1.4 The collective voluntary work of the coop has enabled us to maintain affordable rents and the proposal of the Bill to disaggregate these would be counterproductive and undermine its functioning, democratic, organisational structure. All of the investment that tenants, as a collective, have made in securing the quality of their housing in W8 will be devalued and diminished by the proposed changes which will weaken the terms of collective participation.

1.5 In the event of our fully mutual status being superceded it is unlikely there will be any capacity for right to buy amongst our tenants, particularly in light of the prohibitively expensive London housing market. We would argue that this market not only subverts the Bill’s claims to be extending owner occupation it also limits the possibility of increasing social housing through like for like replacement. This is particularly so in London with the scarcity of brown field sites and the excluding competitiveness of private sector buyers. In addition the burden of organising replacement properties with a reduced tenant based voluntary work force, and the inevitable increase of management costs, will be compounded by the additional management cost of service provision and charges for mixed housing ownership and tenancies within coop properties.

1.6 The rental market boom also presents problems: the proposed 40k thresholds which would attract an 80% market rent contribution would, because of the ever increasing levels of London rent, be contrary to the recommendation regarding proportionality of rent in relation to income. [recommendation needs to be grounded]

1.7 The 40k/80% ratio moreover makes no allowances for the variable expenditure commitments of the units involved arising from differences in relation to family composition, number of dependents, costs such as disability or care, employment status and changing employment circumstances.

1.8 The combined impact of low wages and high private sector housing costs mean that the proposed 40k threshold could disincentivise people from improving their employment prospects for fear of loosing their home. This could be seen as a further attack on those striving to make a better life for themselves and their family. It could also be perceived as a policy that suggests that for tenants in social housing work simply does not pay.

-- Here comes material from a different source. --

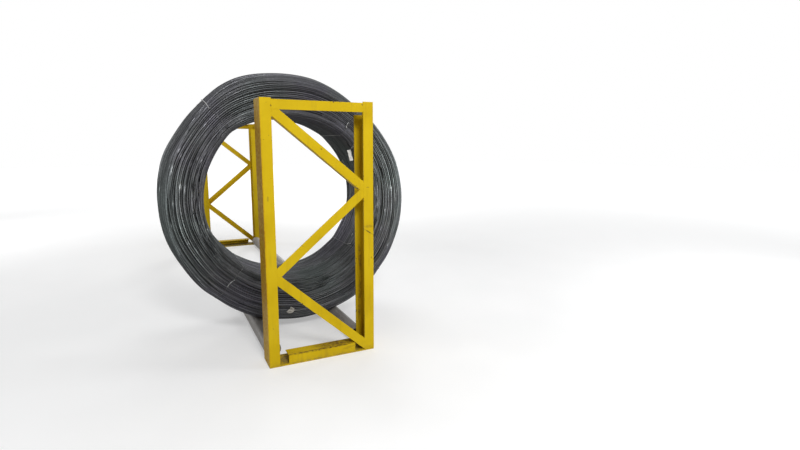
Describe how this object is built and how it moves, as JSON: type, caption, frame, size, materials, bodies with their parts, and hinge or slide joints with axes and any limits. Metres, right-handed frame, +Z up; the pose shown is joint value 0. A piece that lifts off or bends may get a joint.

2.1 PAY TO STAY – THRESHOLDS AND TAPERS

2.2 Our primary concern with the threshold is the 40k ceiling. In London households are diverse and 40k for a single person household relative to a family or multioccupancy household are widely divergent propositions. Moreover the cost of living in London means for many an increase in rent would have the same consequences as the proposed reduction in family tax credits in generating an increase of at-risk families. We would endorse a taper system to mitigate sudden rental increases when people reach the threshold.

3.1 PAY TO STAY - ADMINISTRATION

Implementing guidelines on market rents would be difficult and open to dispute given the range of market rents with a single borough. Discrepancies in rental levels could result in the inability to assess fairly and adequately the actual market rental rate. This could introduce a second layer of tenant conflict in addition to that inspired by some having to pay a percentage of market rent: there would be another division between properties in the same general areas that nevertheless attract different rental values.

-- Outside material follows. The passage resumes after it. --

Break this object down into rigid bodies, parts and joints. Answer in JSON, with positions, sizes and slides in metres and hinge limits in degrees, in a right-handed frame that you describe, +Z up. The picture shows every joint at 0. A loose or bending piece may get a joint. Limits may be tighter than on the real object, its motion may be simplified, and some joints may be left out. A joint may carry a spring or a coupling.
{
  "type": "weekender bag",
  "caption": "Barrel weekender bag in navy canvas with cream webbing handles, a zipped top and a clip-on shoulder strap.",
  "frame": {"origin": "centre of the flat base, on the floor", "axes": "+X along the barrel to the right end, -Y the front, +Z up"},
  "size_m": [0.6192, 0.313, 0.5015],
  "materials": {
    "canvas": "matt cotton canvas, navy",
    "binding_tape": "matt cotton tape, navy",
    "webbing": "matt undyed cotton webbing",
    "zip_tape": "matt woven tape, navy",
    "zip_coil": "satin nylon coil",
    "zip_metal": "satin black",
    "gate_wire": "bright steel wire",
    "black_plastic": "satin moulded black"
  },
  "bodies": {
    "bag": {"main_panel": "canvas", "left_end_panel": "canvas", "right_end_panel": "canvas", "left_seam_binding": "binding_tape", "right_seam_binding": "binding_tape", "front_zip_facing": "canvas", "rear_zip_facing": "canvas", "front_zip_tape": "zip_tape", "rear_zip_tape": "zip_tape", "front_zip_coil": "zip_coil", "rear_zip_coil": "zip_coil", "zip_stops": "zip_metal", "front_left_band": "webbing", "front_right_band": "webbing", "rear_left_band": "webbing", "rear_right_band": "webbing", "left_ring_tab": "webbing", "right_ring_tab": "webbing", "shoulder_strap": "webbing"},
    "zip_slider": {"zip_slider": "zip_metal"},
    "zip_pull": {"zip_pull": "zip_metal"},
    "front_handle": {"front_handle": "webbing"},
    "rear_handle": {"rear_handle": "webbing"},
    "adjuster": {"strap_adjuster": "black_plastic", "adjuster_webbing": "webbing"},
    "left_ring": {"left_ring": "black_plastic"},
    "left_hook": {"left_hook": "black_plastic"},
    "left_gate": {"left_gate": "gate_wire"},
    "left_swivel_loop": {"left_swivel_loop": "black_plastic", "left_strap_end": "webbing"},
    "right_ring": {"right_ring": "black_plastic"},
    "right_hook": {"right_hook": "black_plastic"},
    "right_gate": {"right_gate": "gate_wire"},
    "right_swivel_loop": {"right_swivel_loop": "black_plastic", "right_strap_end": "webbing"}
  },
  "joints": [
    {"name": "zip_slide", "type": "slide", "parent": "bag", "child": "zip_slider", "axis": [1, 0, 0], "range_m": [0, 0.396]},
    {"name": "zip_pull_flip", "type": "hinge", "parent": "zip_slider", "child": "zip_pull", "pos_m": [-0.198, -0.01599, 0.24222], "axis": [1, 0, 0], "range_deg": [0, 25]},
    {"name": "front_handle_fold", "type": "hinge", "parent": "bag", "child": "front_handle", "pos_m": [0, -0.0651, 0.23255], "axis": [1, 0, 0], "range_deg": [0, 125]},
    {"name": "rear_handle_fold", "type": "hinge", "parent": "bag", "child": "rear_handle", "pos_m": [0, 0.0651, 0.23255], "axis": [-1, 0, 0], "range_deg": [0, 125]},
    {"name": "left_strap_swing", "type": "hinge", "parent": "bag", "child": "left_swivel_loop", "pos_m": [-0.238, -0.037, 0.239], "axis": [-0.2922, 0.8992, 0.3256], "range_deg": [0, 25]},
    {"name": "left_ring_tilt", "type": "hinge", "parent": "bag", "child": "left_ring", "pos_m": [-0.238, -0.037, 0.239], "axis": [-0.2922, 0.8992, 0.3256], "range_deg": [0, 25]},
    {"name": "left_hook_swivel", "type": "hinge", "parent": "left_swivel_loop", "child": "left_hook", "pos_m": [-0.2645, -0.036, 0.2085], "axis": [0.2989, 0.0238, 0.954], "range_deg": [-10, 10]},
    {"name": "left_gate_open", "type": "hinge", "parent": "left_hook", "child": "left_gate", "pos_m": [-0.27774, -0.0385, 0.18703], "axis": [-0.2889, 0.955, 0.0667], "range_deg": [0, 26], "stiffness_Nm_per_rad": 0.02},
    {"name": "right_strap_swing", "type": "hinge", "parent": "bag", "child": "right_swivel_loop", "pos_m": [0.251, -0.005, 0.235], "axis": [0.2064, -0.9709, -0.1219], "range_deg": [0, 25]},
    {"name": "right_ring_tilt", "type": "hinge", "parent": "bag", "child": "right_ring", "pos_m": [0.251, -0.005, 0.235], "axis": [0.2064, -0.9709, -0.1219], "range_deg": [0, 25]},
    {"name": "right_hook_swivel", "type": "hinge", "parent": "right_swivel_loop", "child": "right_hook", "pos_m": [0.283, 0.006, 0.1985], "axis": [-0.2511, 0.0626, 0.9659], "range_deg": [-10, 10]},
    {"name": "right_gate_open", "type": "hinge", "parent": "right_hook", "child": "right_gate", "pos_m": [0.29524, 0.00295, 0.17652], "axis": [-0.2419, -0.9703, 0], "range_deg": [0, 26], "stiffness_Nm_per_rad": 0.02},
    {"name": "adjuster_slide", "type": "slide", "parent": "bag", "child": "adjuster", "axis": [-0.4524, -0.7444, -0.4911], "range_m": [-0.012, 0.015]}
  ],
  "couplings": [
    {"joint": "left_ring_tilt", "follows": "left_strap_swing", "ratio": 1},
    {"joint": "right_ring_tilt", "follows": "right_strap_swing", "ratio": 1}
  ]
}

3.2 The administration of replacement housing post implementation of right to buy would be difficult on several counts: personnel resources would not match the additional workload; funding paid workers would undermine the principle of collective voluntary management work; new tenants could opportunistically use cooperative membership as a platform into private housing; the existing skill base within the coop would have to be developed and this in conjunction with related developments around the RTB replacement provision would contravene the conditionality attached to our founding charter.

3.3 Given the fluidity of the London job market, the increasing high level of self employment, and the disrupted employment patterns experienced by many people it would be extremely challenging to administer interventions based on income level with our current work structure. And as we noted above whilst income levels may go down or up, rental levels, for the purposes of administering the 40k rule, continue to increase thereby introducing another variable into the calculation. The income/rental ratio is problematic on many different levels and this complexity represents a potential administrative minefield.

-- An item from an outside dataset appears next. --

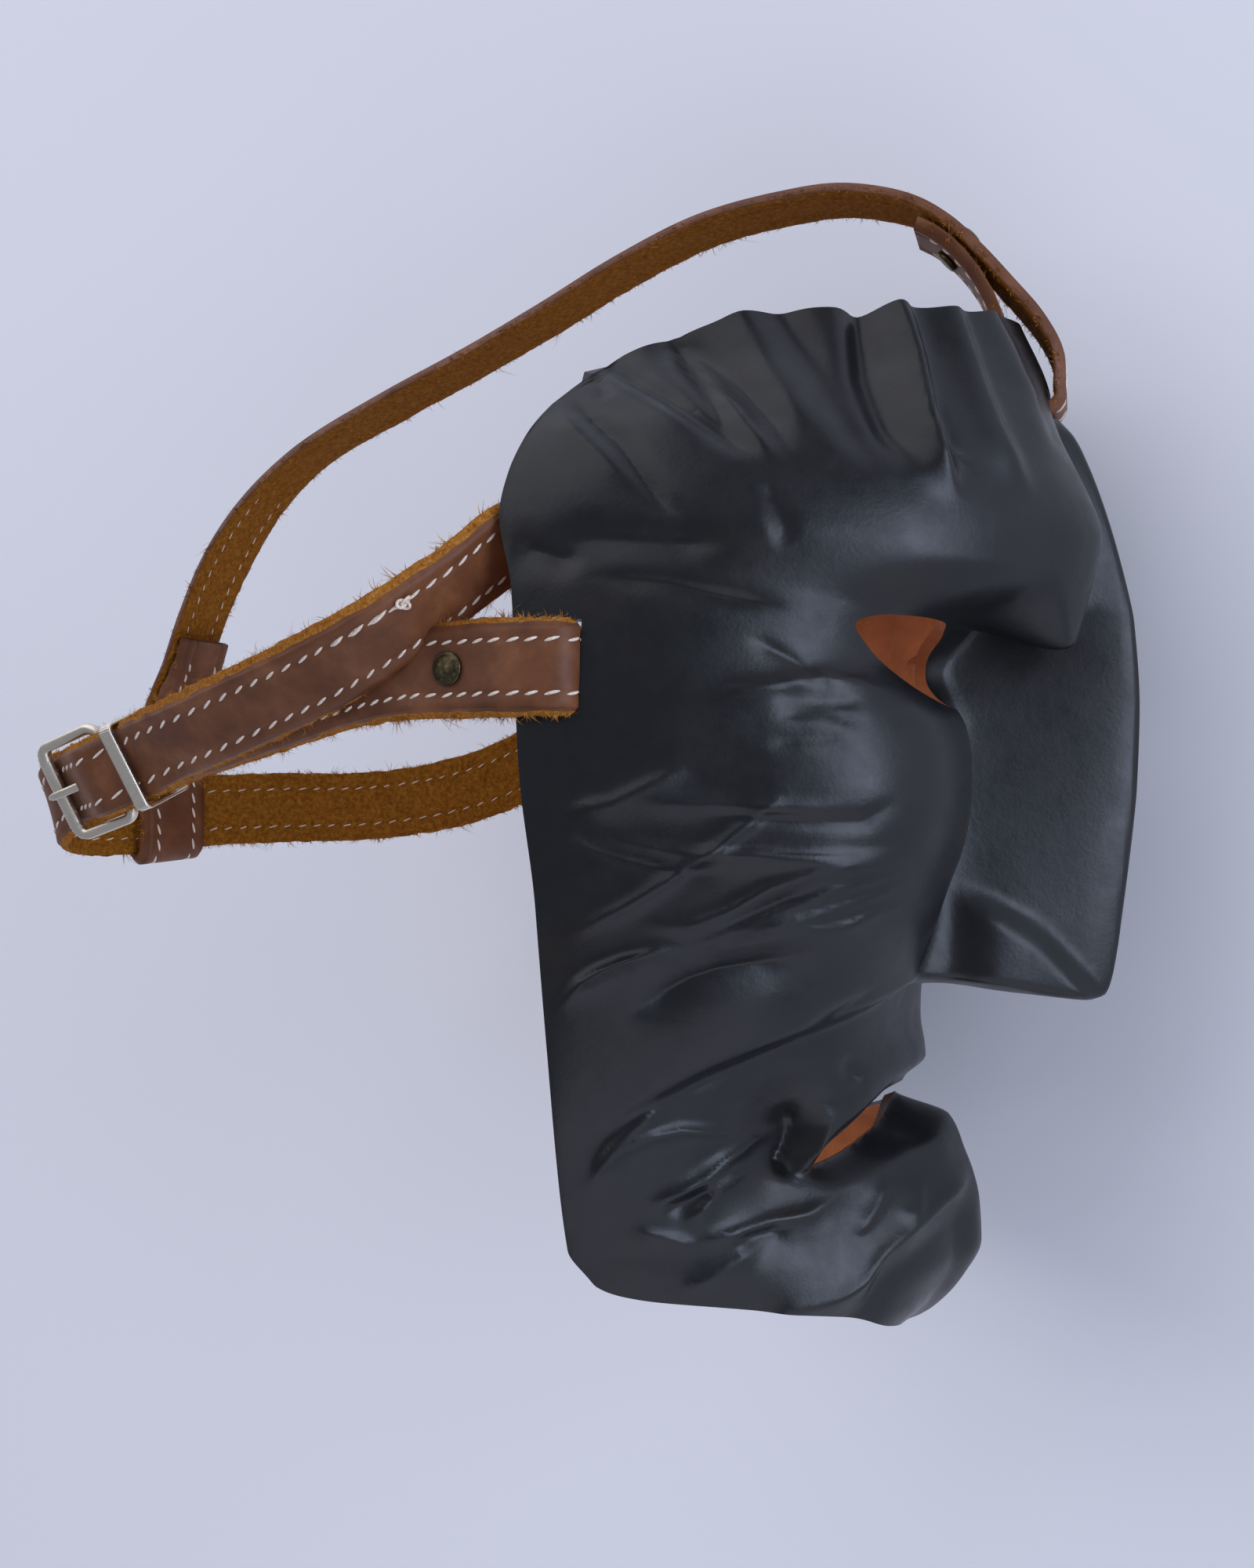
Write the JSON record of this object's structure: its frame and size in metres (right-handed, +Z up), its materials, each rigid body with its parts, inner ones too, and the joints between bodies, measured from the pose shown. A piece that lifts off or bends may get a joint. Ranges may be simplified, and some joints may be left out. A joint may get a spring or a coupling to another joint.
{
  "type": "carnival mask",
  "caption": "Grotesque face mask moulded from one black hide, with a hooked nose, heavy brow, cut eyes and mouth, and a buckled harness of stitched straps.",
  "frame": {"origin": "centre of the lying mask's bounding box, on the floor", "axes": "lying on its left cheek: +Z up, +Y towards the forehead, +X mostly towards the nose"},
  "size_m": [0.2732, 0.2878, 0.2047],
  "materials": {
    "black_hide": "black dyed grain, waxed to a soft shine",
    "brown_strap": "brown grain side, raw flesh side and cut edges",
    "nickel": "nickel plate, lightly worn",
    "dark_bronze": "darkened, satin"
  },
  "bodies": {
    "root": {"mask_shell": "black_hide", "right_strap": "brown_strap", "rear_strap": "brown_strap", "crown_strap": "brown_strap", "buckle_frame": "nickel", "buckle_prong": "nickel", "keeper": "nickel", "right_rivet": "dark_bronze", "left_rivet": "dark_bronze", "forehead_rivet": "dark_bronze", "crown_rivet": "dark_bronze"}
  },
  "joints": []
}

4.1 CONCLUSION AND RECOMMENDATIONS

In conclusion we want to stress our absolute commitment to the ongoing development and provision of social housing and the protection of existing social housing.

4.2 RECOMMENDATION : We are committed to the development of social housing and think affordable housing should be made available to communities throughout the UK. In our view this would best be achieved through a properly resourced programme administered through a joint central / local government grant. We do not think this development should be at the expense of existing social housing provision as proposed by the current bill. We would like to re-iterate that the right to buy legislation, in the context of London would, we fear, severely reduce the social housing stock where replacing like with like is potentially undeliverable.

4.3 RECOMMENDATION : We are committed to the equity of collective contribution, and to protecting the voluntary self management that underpins affordable rents in the cooperative housing sector. For this reason, and because of the low wage/high cost of living index of many major UK cities, but particularly London, we think a more viable and reasonable threshold would be 80k.

We would like to re-iterate that the right to buy legislation, in the context of London would, we fear, severely reduce the social housing stock where replacing like with like is potentially undeliverable.